1. Iron the collar first. Maybe add a little starch just to keep it crisp. Start underneath, and finish on the outside. 2. Follow by ironing the cuffs, also inside first, followed by outside. 3. Then iron the sleeves. The trick here is to make sure the fabric is very smooth and laid down flat. Glide the iron out to the seam on the outside of the shirt. (This is a good time to mention that the water spray on the iron is good for pesky wrinkles.) 4. Iron the front of the shirt. It’s easier than it looks—you just have to be a little patient. Start with the button side and work the iron around them carefully. Then, move onto the other side and iron it slowly as well. 5. Iron the back of the shirt, flat on the board, allowing all the other fabric to lay down nicely.
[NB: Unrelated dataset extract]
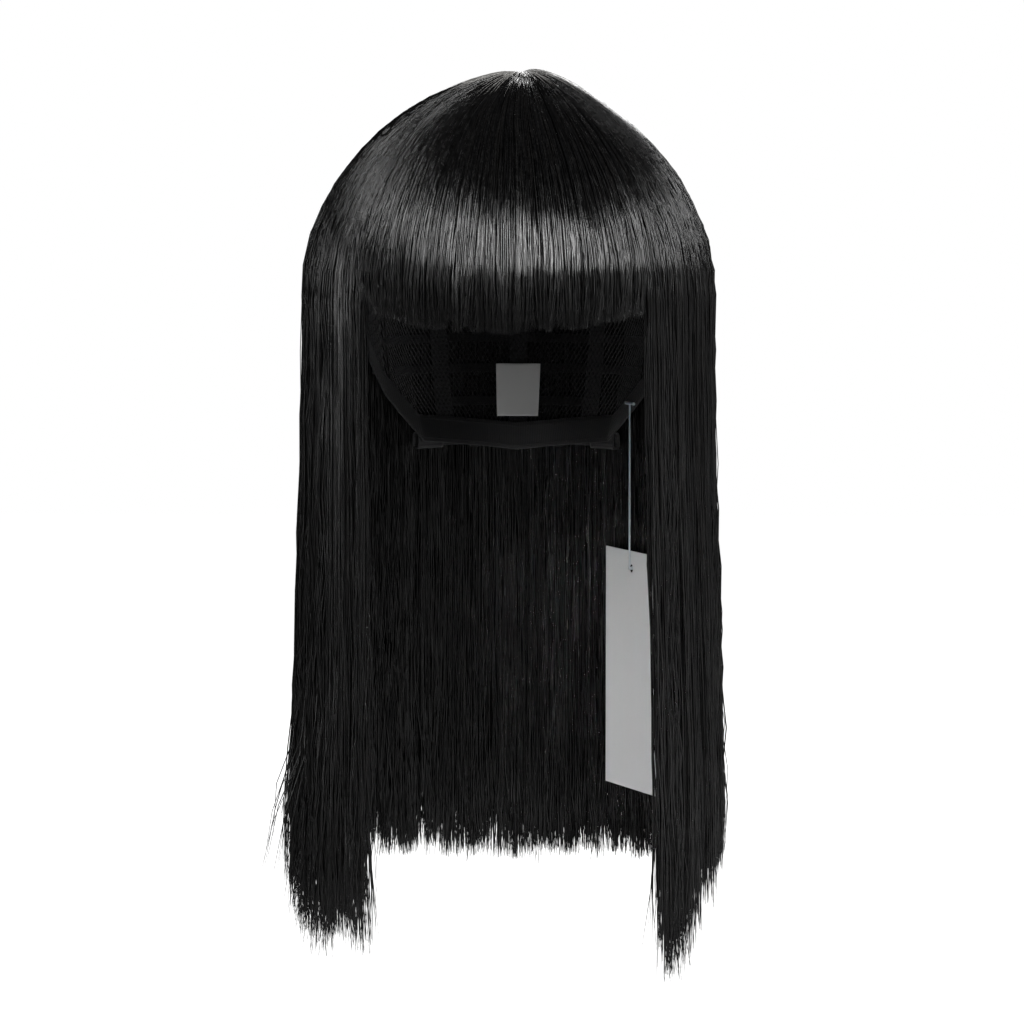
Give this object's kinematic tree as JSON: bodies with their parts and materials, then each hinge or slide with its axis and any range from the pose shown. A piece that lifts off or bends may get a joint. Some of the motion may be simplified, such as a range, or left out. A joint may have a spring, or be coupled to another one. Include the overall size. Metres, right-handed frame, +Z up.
{
  "type": "costume wig",
  "caption": "Straight long-haired costume wig with a blunt fringe, on a machine-wefted stretch cap with nape adjusters, ear tabs and a blank swing tag.",
  "frame": {"origin": "middle of the head opening at brow height, the level where the head is widest", "axes": "+Z up towards the crown; the face looks along -Y; +X is towards the wearer's left side"},
  "size_m": [0.194, 0.2285, 0.3897],
  "materials": {
    "hair": "straight glossy synthetic fibre",
    "net": "stretch lace net",
    "elastic": "ribbed woven elastic",
    "weft": "machine-stitched weft track",
    "binding": "satin binding",
    "felt": "soft felt",
    "stay": "bendable flat stay",
    "hook": "moulded hook",
    "skin_patch": "grey-beige knotted monofilament",
    "label": "white woven label, blank",
    "nylon": "clear nylon",
    "card": "white card, blank"
  },
  "bodies": {
    "cap": {"crown_skin_patch": "skin_patch", "front_net": "net", "right_net": "net", "left_net": "net", "back_net": "net", "rib_1": "elastic", "rib_2": "elastic", "rib_3": "elastic", "rib_4": "elastic", "rib_5": "elastic", "rib_6": "elastic", "rib_7": "elastic", "crown_weft_ring": "weft", "fringe_weft_1": "weft", "fringe_weft_2": "weft", "fringe_weft_3": "weft", "back_weft_1": "weft", "back_weft_2": "weft", "back_weft_3": "weft", "back_weft_4": "weft", "back_weft_5": "weft", "back_weft_6": "weft", "back_weft_7": "weft", "back_weft_8": "weft", "back_weft_9": "weft", "front_band": "binding", "right_ear_band": "binding", "left_ear_band": "binding", "nape_band": "binding", "right_strap_casing": "binding", "left_strap_casing": "binding", "right_loop_tape": "elastic", "left_loop_tape": "elastic", "care_label": "label", "crown_hair": "hair", "right_temple_hair": "hair", "left_temple_hair": "hair", "occiput_hair": "hair"},
    "fringe": {"fringe": "hair"},
    "right_front_lock": {"right_front_lock": "hair"},
    "right_side_curtain": {"right_side_curtain": "hair"},
    "back_right_curtain": {"back_right_curtain": "hair"},
    "back_center_curtain": {"back_center_curtain": "hair"},
    "back_left_curtain": {"back_left_curtain": "hair"},
    "left_side_curtain": {"left_side_curtain": "hair"},
    "left_front_lock": {"left_front_lock": "hair"},
    "right_ear_tab": {"right_ear_tab": "felt", "right_ear_stay": "stay"},
    "right_adjuster": {"right_strap": "elastic", "right_hook": "hook"},
    "left_ear_tab": {"left_ear_tab": "felt", "left_ear_stay": "stay"},
    "left_adjuster": {"left_strap": "elastic", "left_hook": "hook"},
    "tag_fastener": {"tag_fastener": "nylon"},
    "swing_tag": {"swing_tag": "card"}
  },
  "joints": [
    {"name": "right_front_lock_swing", "type": "hinge", "parent": "cap", "child": "right_front_lock", "pos_m": [0.07223, -0.04868, 0.007], "axis": [-0.3937, -0.9192, 0], "range_deg": [0, 35]},
    {"name": "right_side_curtain_swing", "type": "hinge", "parent": "cap", "child": "right_side_curtain", "pos_m": [0.07909, 0.02712, 0.007], "axis": [0.2131, -0.977, 0], "range_deg": [0, 35]},
    {"name": "back_right_curtain_swing", "type": "hinge", "parent": "cap", "child": "back_right_curtain", "pos_m": [0.04566, 0.08549, 0.007], "axis": [0.7641, -0.6451, 0], "range_deg": [0, 30]},
    {"name": "back_center_curtain_swing", "type": "hinge", "parent": "cap", "child": "back_center_curtain", "pos_m": [0, 0.103, 0.007], "axis": [1, 0, 0], "range_deg": [0, 30]},
    {"name": "back_left_curtain_swing", "type": "hinge", "parent": "cap", "child": "back_left_curtain", "pos_m": [-0.04566, 0.08549, 0.007], "axis": [0.7641, 0.6451, 0], "range_deg": [0, 30]},
    {"name": "left_side_curtain_swing", "type": "hinge", "parent": "cap", "child": "left_side_curtain", "pos_m": [-0.07909, 0.02712, 0.007], "axis": [0.2131, 0.977, 0], "range_deg": [0, 35]},
    {"name": "left_front_lock_swing", "type": "hinge", "parent": "cap", "child": "left_front_lock", "pos_m": [-0.07223, -0.04868, 0.007], "axis": [-0.3937, 0.9192, 0], "range_deg": [0, 35]},
    {"name": "fringe_lift", "type": "hinge", "parent": "cap", "child": "fringe", "pos_m": [0, -0.092, 0.043], "axis": [-1, 0, 0], "range_deg": [0, 30]},
    {"name": "right_ear_tab_bend", "type": "hinge", "parent": "cap", "child": "right_ear_tab", "pos_m": [0.07581, -0.02038, -0.006], "axis": [-0.1658, -0.9862, 0], "range_deg": [-25, 4]},
    {"name": "right_adjuster_pull", "type": "hinge", "parent": "cap", "child": "right_adjuster", "pos_m": [0, 0.028, -0.07], "axis": [0, 0, 1], "range_deg": [0, 3.5]},
    {"name": "left_ear_tab_bend", "type": "hinge", "parent": "cap", "child": "left_ear_tab", "pos_m": [-0.07581, -0.02038, -0.006], "axis": [-0.1658, 0.9862, 0], "range_deg": [-25, 4]},
    {"name": "left_adjuster_pull", "type": "hinge", "parent": "cap", "child": "left_adjuster", "pos_m": [0, 0.028, -0.07], "axis": [0, 0, -1], "range_deg": [0, 3.5]},
    {"name": "tag_fastener_swing", "type": "hinge", "parent": "cap", "child": "tag_fastener", "pos_m": [0.05265, 0.05615, -0.052], "axis": [-0.4321, 0.9018, 0], "range_deg": [0, 18]},
    {"name": "swing_tag_tilt", "type": "hinge", "parent": "tag_fastener", "child": "swing_tag", "pos_m": [0.0536, 0.0566, -0.128], "axis": [-0.4321, 0.9018, 0], "range_deg": [0, 20]}
  ]
}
Why? They are more important than you think because they are literally the foundation of any outfit. And they leave a lasting impression. It's a simple nonverbal statement that say "I actually give a shit." If maintained, they are a worthwhile investment. We live in a disposable world, but it doesn’t mean everything has to be. Purchasing a nice pair of shoes that are meant to form around your foot will be more comfortable in the long run, saving you money from buying cheap pair after cheap pair after cheap pair. Don't wear dress shoes often? All the more reason to have a great pair on standby to impress those who know you as the T-Shirt-and-jeans guy.
How: 1. Look for the following key terms to know that your shoes are well-made:
“Full-Grain” - Leather that has not been sanded down, or “corrected” to be smooth. It could contain imperfections and texture “Vegetable Dyed” - Natural dyes that age better than chemicals or “chrome” dying which achieves an unnatural even color and cannot be properly shined “Goodyear Welted” - Stitch the soles of the shoe to the uppers, or the leather part, allowing the shoe to breathe and be resoled easily instead of “cemented” which is using glue to hold the sole and upper together.
With regular maintenance, a pair of $300 shoes will last you a very, very long time and only look better with age.